One, I KNEW someone would know the answer to this and I am DELIGHTED to know that we have a Space Food Side of Tumblr.
Two, I feel incredibly vindicated that he was, in fact, eating a hot dog sandwich.
For this and for your service to the causes of science and space nerdery, Jim Lovell, we salute you and your hot dog sandwich with catsup, wherever you are.
He’s still around and was making public appearances as recently as 2017, so listen, y’all, if you get a chance to ask Jim Lovell a question, please ask him if he remembers which bread he used for his hot dog sandwich while in motherfuckin’ space.
…
Okay don’t use profanity, though, the man is a national hero, let’s show some respect.
Oh my god, nobody pull Jim Lovell into the internet’s dumb debate about what constitutes a sandwich. We cannot be asking one of 24 men ever to fly to the moon what kind of bread he ate his hot dog on. 😀
Let’s face it, he’d much rather be asked about a sandwich than cornered by yet another conspiracy theorist telling him the moon landing was fake.
Today in Computer Scientists You Haven’t Heard Of: Margaret Hamilton
This is Margaret Hamilton, standing next to one of her earlier projects: The Apollo Guidance Computer’s main operating program.
I’m going to let that sink in for a moment. Look at your image of NASA in the Apollo days. Look at miss Hamilton.
Now, I’m sure you’ve heard the story about how the computer crashed on Neil and Mike on their descent, leaving Neil to make the landing by hand. This story has only the barest grounding in reality.
During the descent, a checklist error left the rendezvous radar – normally used for keeping track of the Command Module in orbit – turned on. Radar is a computationally hungry beast, and the computer unhappily told Neil and Mike that it was being overtasked. It kept right on going, even though it was being overworked. It kept the truly important numbers – altitude, descent rate, fuel consumption – up to date perfectly as they descended, which allowed Neil to fly safely above the lunar surface to find a landing site.
So, here you have a computer, easily the most powerful computer for its size ever made as of 1969, controlling a flying machine above the lunar surface, and correctly juggling multiple real-time processing tasks by priority. This is something that modern computers, fifty years later, still struggle with. Margaret built it and got it right at the very dawn of the multi-tasking operating system. It was something done by Serious Computers – fridge-sized monsters with names like PDP-8 and System/360… and a series of tiny boxes that flew to the moon and back.

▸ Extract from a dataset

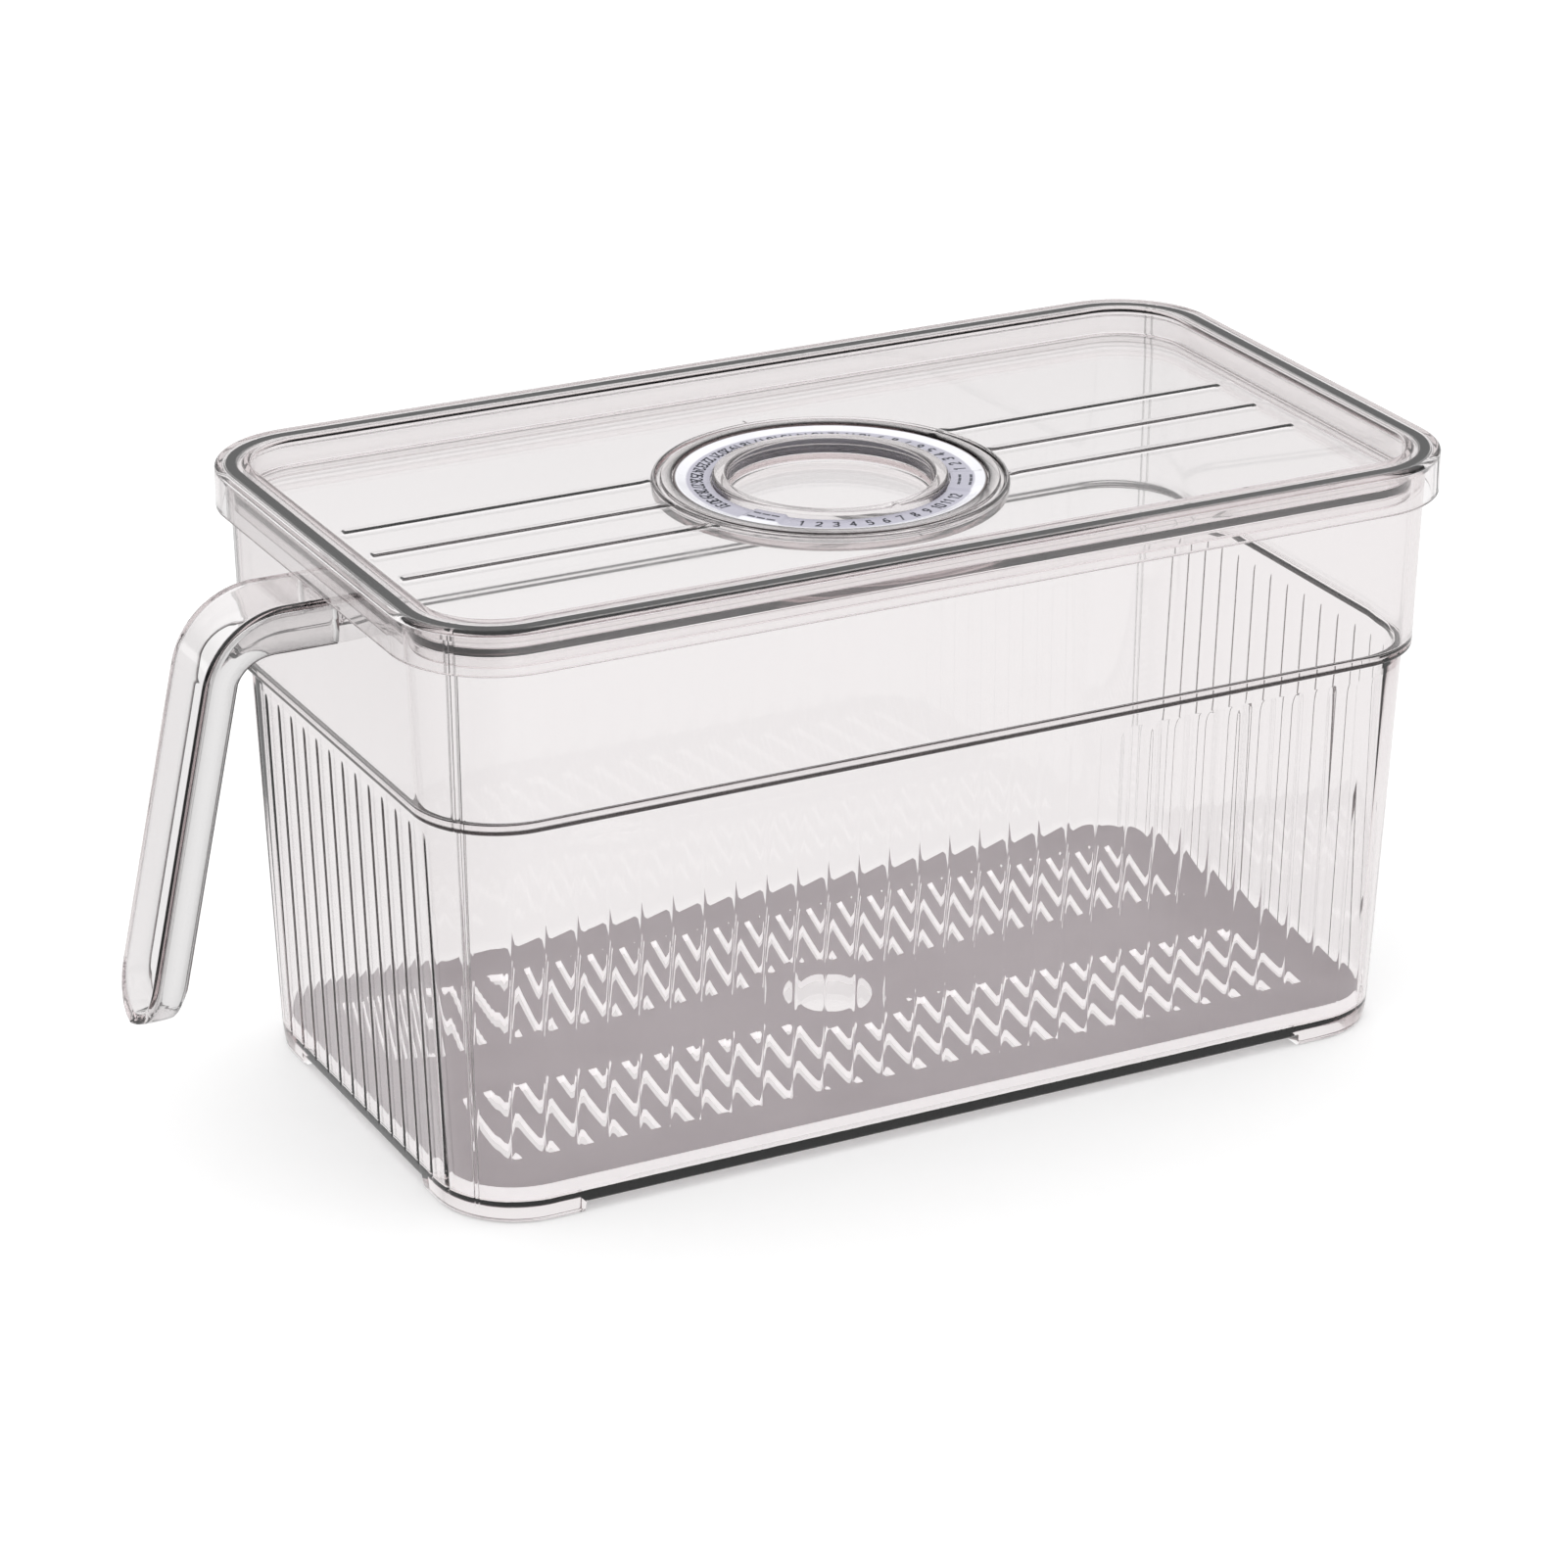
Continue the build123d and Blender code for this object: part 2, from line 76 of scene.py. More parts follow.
def close_grid(name, points, material, first_pole=None, last_pole=None, wrap=False, strips=False):
    """Skin over a grid of points: rows[i, j], where j runs round a closed loop.

    Each cell becomes one quad with its corners (i, j), (i+1, j), (i+1, j+1), (i, j+1). A pole
    closes the first or last row with a fan to one point, wrap joins the last row to the first, and
    strips close both rows by pairing point j with its mirror image in the loop."""
    rows, columns = points.shape[:2]
    index = np.arange(rows * columns).reshape(rows, columns)
    following = np.roll(index, -1, axis=1)
    if wrap:
        below, below_following = np.roll(index, -1, axis=0), np.roll(following, -1, axis=0)
        corners = [index, below, below_following, following]
    else:
        corners = [index[:-1], index[1:], following[1:], following[:-1]]
    quads = np.stack(corners, axis=-1).reshape(-1, 4)
    if strips:
        near = np.arange(columns // 2 - 1)
        far = columns - 1 - near
        for row, places in (
            (index[0], (near, near + 1, far - 1, far)), (index[-1], (far, far - 1, near + 1, near)),
        ):
            strip = np.stack([row[place] for place in places], axis=-1)
            quads = np.vstack([quads, strip])
    coords = points.reshape(-1, 3)
    fans = []
    if first_pole is not None:
        coords = np.vstack([coords, first_pole])
        apex = np.full(columns, len(coords) - 1)
        fans.append(np.stack([apex, index[0], following[0]], axis=-1))
    if last_pole is not None:
        coords = np.vstack([coords, last_pole])
        apex = np.full(columns, len(coords) - 1)
        fans.append(np.stack([following[-1], index[-1], apex], axis=-1))
    return make_piece(name, coords, quads, fans, material)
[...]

And then she went on and did other things. Ever heard the term “Software Engineering”? Margaret’s invention. More technically speaking, she’s responsible for parallel and asynchronous computing (which now is key to every supercomputer and major website), priority scheduling, end-to-end testing, and a huge chunk of human-computer interface theory.
She’s still active in software engineering today.
This is what a space wizard looks like.
In her own words:
“Due to an error in the checklist manual, the rendezvous radar switch was placed in the wrong position. This caused it to send erroneous signals to the computer. The result was that the computer was being asked to perform all of its normal functions for landing while receiving an extra load of spurious data which used up 15% of its time. The computer (or rather the software in it) was smart enough to recognize that it was being asked to perform more tasks than it should be performing. It then sent out an alarm, which meant to the astronaut, I’m overloaded with more tasks than I should be doing at this time and I’m going to keep only the more important tasks; i.e., the ones needed for landing … Actually, the computer was programmed to do more than recognize error conditions. A complete set of recovery programs was incorporated into the software. The software’s action, in this case, was to eliminate lower priority tasks and re-establish the more important ones … If the computer hadn’t recognized this problem and taken recovery action, I doubt if Apollo 11 would have been the successful moon landing it was.”
This woman programmed a computer smart enough to prioritize tasks and make sure essential functions were carried out first even if other tasks were going on – she’s the one who made the moon landing possible, more than anyone else. If her programming hadn’t been able to prioritize, the mission would’ve been aborted.
She’s also published a ton of papers and basically I’m so tired of people never hearing about all the brilliant coding women. Like, when it was first getting off the ground computer programming was a woman’s field – like they specifically looked for and hired women. There were also a ton of female mathematics BS and PhD candidates in the 30s-50s.
And for the record: all the programmers who created the first general-use computer were women. Wanna know why? The men thought actually building the computer -as in, the design of the machine itself – was more important than programming the computer – as in, actually making it work and telling it how to run, y’know, enabling it to actually be useful.
Men didn’t think programming was important so they relegated it to women, and once they realized programming was the MOST important part of computers they yanked those jobs away, made it a boy thing, and failed to highlight the huge role women played in pioneering the computer age.